**DATASET EXTRACT:**
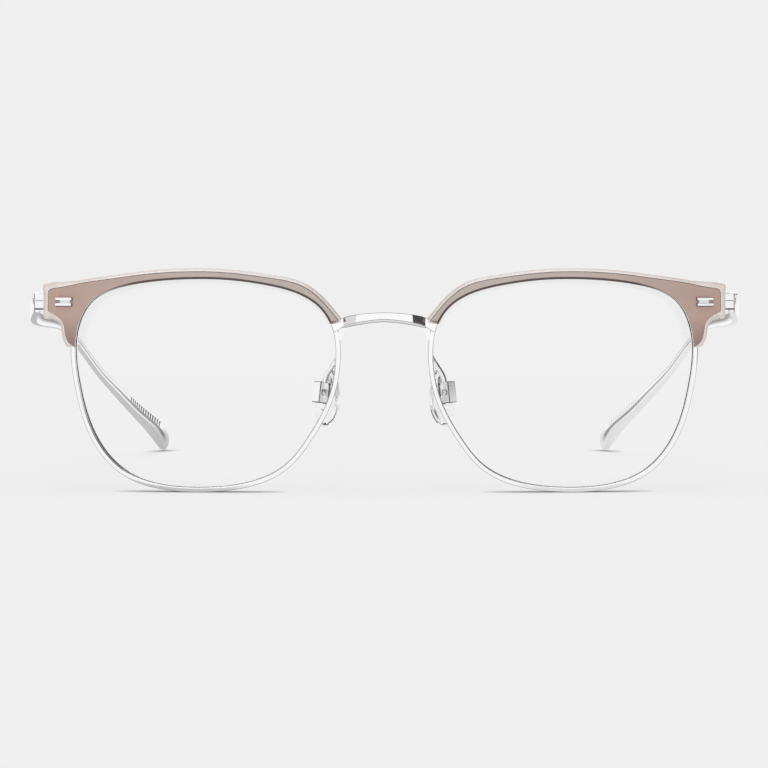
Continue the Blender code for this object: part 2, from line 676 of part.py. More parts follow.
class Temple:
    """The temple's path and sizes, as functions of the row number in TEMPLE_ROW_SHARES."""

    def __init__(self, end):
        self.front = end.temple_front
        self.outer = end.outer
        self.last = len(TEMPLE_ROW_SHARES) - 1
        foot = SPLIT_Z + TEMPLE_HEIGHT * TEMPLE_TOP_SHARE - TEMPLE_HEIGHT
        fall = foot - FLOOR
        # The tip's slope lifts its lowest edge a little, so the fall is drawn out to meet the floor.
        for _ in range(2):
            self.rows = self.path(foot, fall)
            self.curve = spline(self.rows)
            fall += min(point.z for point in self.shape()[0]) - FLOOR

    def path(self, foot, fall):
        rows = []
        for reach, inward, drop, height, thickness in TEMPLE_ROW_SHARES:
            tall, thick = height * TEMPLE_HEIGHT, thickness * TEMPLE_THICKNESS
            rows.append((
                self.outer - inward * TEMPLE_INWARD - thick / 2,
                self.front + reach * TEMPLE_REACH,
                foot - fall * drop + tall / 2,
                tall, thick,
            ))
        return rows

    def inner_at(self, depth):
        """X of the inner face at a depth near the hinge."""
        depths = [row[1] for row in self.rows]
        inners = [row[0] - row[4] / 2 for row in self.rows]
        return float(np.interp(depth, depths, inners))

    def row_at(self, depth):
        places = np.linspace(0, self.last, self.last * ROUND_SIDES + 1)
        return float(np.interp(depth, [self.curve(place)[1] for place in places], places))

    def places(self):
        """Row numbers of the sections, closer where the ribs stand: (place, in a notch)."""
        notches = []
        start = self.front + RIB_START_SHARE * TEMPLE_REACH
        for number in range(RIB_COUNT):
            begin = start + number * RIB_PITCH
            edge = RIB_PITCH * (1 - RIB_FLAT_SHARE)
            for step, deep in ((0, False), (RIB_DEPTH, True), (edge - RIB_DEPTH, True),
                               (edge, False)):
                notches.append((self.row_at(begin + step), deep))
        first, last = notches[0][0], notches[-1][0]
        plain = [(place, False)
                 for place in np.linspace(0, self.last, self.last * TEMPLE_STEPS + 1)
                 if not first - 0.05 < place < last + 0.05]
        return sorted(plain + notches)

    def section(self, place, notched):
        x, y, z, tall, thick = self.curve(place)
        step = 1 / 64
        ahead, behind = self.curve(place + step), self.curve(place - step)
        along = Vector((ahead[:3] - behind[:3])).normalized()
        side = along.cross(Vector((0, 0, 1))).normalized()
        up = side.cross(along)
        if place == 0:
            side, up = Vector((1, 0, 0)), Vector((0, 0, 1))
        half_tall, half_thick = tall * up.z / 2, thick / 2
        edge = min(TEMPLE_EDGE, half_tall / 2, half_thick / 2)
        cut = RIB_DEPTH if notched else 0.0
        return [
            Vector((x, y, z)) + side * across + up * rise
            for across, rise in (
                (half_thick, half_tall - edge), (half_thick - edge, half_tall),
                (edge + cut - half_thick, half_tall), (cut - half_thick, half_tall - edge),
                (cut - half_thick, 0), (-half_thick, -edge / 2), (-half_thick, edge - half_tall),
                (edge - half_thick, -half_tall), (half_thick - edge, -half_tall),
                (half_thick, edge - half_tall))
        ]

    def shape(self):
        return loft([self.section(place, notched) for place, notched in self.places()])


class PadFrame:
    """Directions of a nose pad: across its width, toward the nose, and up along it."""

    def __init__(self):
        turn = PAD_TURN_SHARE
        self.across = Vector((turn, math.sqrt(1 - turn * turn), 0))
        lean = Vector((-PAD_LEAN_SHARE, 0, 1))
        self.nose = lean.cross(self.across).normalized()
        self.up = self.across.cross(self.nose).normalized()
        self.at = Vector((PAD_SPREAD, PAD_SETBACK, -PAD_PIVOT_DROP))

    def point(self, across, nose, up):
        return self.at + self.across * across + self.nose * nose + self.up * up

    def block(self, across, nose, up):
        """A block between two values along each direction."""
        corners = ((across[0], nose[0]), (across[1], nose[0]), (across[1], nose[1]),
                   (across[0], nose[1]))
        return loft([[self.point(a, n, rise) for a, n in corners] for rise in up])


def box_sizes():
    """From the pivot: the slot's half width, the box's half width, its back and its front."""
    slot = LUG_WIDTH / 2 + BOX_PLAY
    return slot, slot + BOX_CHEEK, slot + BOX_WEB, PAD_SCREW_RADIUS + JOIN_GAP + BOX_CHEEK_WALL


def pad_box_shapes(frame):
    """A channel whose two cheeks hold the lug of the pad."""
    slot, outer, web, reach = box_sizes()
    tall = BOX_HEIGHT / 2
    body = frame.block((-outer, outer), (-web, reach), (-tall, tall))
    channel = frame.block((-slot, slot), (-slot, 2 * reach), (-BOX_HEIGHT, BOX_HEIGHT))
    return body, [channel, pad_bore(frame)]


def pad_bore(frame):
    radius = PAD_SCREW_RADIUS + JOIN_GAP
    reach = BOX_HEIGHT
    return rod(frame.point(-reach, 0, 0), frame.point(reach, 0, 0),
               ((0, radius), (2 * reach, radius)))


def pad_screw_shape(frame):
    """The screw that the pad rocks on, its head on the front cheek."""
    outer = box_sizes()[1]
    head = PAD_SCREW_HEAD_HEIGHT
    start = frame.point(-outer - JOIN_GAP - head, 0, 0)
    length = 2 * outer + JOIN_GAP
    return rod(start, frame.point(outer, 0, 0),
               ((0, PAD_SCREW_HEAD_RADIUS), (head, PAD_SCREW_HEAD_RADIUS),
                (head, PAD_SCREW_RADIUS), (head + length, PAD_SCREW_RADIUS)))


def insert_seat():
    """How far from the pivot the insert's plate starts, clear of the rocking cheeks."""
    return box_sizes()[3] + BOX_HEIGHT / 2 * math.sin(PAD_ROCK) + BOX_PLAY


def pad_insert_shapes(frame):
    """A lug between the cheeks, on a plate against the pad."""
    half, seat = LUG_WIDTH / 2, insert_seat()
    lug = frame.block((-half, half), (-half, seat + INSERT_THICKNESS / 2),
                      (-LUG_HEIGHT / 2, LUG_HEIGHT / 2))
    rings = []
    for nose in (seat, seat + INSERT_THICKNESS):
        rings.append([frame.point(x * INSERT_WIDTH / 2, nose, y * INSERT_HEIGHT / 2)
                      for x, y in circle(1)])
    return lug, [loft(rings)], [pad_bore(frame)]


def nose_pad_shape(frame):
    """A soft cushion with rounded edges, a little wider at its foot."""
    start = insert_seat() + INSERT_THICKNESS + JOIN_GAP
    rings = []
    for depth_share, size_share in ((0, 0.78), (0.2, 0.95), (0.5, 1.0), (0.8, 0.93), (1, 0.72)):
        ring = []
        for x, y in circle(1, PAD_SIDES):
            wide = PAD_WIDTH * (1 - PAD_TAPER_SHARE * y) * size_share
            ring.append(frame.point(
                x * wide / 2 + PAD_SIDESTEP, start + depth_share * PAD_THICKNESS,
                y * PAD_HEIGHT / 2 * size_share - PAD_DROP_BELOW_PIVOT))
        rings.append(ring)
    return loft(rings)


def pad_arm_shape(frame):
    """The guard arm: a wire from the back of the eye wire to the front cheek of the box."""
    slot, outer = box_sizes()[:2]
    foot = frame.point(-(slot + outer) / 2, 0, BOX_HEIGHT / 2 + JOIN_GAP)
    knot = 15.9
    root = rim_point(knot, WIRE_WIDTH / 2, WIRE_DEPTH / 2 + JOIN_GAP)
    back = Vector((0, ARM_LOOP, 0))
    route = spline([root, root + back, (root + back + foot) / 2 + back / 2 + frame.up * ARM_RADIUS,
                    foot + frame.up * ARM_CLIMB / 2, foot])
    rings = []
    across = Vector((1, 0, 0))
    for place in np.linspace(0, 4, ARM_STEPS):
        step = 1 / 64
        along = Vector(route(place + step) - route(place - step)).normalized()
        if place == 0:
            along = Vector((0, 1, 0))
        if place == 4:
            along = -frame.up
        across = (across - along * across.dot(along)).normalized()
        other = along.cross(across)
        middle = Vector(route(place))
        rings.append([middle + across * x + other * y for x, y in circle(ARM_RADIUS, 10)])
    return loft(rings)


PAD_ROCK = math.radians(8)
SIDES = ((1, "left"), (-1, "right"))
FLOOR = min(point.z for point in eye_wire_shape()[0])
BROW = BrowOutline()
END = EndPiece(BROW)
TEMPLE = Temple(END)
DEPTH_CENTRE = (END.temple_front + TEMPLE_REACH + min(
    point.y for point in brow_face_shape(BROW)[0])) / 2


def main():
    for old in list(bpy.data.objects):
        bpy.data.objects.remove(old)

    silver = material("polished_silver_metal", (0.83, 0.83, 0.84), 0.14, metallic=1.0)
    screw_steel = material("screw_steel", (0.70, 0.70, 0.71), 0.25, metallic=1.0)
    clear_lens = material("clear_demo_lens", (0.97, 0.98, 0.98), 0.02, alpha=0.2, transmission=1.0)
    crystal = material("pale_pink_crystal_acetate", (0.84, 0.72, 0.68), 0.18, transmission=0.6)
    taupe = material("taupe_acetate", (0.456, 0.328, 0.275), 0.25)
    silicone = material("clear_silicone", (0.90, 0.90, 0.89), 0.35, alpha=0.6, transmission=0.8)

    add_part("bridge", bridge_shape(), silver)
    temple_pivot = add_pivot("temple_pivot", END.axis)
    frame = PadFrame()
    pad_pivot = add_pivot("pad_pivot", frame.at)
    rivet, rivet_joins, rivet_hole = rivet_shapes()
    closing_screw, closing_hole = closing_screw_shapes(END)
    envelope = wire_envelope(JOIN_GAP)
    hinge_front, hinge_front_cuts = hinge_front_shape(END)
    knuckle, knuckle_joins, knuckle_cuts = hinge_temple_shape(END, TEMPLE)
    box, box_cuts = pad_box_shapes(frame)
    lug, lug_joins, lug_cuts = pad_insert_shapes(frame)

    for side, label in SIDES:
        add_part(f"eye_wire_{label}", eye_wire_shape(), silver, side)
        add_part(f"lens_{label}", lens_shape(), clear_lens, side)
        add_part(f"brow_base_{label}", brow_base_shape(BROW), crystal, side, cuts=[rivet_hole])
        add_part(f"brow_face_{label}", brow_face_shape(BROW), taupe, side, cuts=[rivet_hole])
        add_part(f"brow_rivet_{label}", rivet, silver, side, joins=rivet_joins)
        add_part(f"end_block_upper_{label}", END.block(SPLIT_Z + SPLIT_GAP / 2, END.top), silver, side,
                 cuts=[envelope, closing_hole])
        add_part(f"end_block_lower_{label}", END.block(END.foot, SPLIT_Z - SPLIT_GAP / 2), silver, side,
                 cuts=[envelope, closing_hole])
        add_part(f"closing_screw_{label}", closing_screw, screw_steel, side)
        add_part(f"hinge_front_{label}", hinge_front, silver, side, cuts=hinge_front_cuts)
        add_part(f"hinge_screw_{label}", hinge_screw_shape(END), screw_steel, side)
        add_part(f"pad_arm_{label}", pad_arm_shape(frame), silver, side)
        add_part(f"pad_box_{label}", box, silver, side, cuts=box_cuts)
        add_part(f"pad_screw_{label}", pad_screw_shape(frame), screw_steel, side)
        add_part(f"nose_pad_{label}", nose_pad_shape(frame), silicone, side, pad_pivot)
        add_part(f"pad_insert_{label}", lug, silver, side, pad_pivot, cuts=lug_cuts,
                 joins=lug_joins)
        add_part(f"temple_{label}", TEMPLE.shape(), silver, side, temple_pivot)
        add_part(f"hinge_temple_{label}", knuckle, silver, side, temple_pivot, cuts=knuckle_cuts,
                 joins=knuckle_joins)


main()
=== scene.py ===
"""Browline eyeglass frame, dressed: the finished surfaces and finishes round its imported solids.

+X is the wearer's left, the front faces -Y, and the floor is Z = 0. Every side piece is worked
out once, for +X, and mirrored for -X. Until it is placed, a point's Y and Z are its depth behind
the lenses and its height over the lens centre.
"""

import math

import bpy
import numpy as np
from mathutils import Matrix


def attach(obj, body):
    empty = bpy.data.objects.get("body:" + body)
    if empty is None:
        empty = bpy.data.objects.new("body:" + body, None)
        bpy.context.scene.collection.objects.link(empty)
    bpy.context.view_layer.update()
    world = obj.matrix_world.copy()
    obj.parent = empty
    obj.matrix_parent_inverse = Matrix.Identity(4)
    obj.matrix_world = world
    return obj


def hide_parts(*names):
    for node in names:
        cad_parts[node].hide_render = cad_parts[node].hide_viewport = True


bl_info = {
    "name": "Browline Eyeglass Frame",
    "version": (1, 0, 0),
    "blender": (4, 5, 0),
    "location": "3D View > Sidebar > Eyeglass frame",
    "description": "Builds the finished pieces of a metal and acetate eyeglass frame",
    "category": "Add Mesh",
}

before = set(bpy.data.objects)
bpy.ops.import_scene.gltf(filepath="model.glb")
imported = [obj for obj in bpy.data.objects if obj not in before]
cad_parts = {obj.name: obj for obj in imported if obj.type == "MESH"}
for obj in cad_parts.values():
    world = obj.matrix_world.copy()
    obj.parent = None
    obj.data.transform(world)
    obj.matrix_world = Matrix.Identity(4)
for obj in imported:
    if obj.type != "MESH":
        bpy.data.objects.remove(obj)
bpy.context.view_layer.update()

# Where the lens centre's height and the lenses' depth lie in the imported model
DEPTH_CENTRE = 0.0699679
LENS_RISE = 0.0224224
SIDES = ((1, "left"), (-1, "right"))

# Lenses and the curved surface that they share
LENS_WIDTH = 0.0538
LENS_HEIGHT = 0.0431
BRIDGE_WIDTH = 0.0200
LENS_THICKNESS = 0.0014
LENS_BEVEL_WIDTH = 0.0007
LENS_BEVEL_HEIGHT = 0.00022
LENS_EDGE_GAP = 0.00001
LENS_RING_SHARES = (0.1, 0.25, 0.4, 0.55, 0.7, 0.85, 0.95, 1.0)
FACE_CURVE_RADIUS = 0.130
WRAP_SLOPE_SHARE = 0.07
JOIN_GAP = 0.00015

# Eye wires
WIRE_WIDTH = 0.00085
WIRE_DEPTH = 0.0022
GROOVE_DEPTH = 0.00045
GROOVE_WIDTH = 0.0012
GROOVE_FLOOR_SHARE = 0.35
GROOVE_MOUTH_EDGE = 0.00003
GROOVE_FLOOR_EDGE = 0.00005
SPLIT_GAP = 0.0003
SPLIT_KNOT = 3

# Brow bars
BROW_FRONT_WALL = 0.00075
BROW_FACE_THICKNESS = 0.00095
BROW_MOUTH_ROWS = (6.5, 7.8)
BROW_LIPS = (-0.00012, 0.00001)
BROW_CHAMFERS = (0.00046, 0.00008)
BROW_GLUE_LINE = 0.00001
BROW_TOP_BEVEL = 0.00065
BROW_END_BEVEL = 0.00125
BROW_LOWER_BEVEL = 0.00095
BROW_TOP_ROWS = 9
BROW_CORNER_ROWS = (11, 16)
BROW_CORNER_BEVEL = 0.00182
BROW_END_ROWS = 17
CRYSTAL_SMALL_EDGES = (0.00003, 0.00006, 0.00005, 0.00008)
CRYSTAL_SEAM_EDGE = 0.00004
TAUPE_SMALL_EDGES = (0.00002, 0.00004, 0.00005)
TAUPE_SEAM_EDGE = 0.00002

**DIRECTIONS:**
Begin at the line that has "closing_screw, screw_steel, side)", stop after the line that has "obj.matrix_parent_inverse = Matrix.Identity(4)", and repeat exactly those lines, nothing more.

**TASK OUTPUT:**
        add_part(f"closing_screw_{label}", closing_screw, screw_steel, side)
        add_part(f"hinge_front_{label}", hinge_front, silver, side, cuts=hinge_front_cuts)
        add_part(f"hinge_screw_{label}", hinge_screw_shape(END), screw_steel, side)
        add_part(f"pad_arm_{label}", pad_arm_shape(frame), silver, side)
        add_part(f"pad_box_{label}", box, silver, side, cuts=box_cuts)
        add_part(f"pad_screw_{label}", pad_screw_shape(frame), screw_steel, side)
        add_part(f"nose_pad_{label}", nose_pad_shape(frame), silicone, side, pad_pivot)
        add_part(f"pad_insert_{label}", lug, silver, side, pad_pivot, cuts=lug_cuts,
                 joins=lug_joins)
        add_part(f"temple_{label}", TEMPLE.shape(), silver, side, temple_pivot)
        add_part(f"hinge_temple_{label}", knuckle, silver, side, temple_pivot, cuts=knuckle_cuts,
                 joins=knuckle_joins)


main()
=== scene.py ===
"""Browline eyeglass frame, dressed: the finished surfaces and finishes round its imported solids.

+X is the wearer's left, the front faces -Y, and the floor is Z = 0. Every side piece is worked
out once, for +X, and mirrored for -X. Until it is placed, a point's Y and Z are its depth behind
the lenses and its height over the lens centre.
"""

import math

import bpy
import numpy as np
from mathutils import Matrix


def attach(obj, body):
    empty = bpy.data.objects.get("body:" + body)
    if empty is None:
        empty = bpy.data.objects.new("body:" + body, None)
        bpy.context.scene.collection.objects.link(empty)
    bpy.context.view_layer.update()
    world = obj.matrix_world.copy()
    obj.parent = empty
    obj.matrix_parent_inverse = Matrix.Identity(4)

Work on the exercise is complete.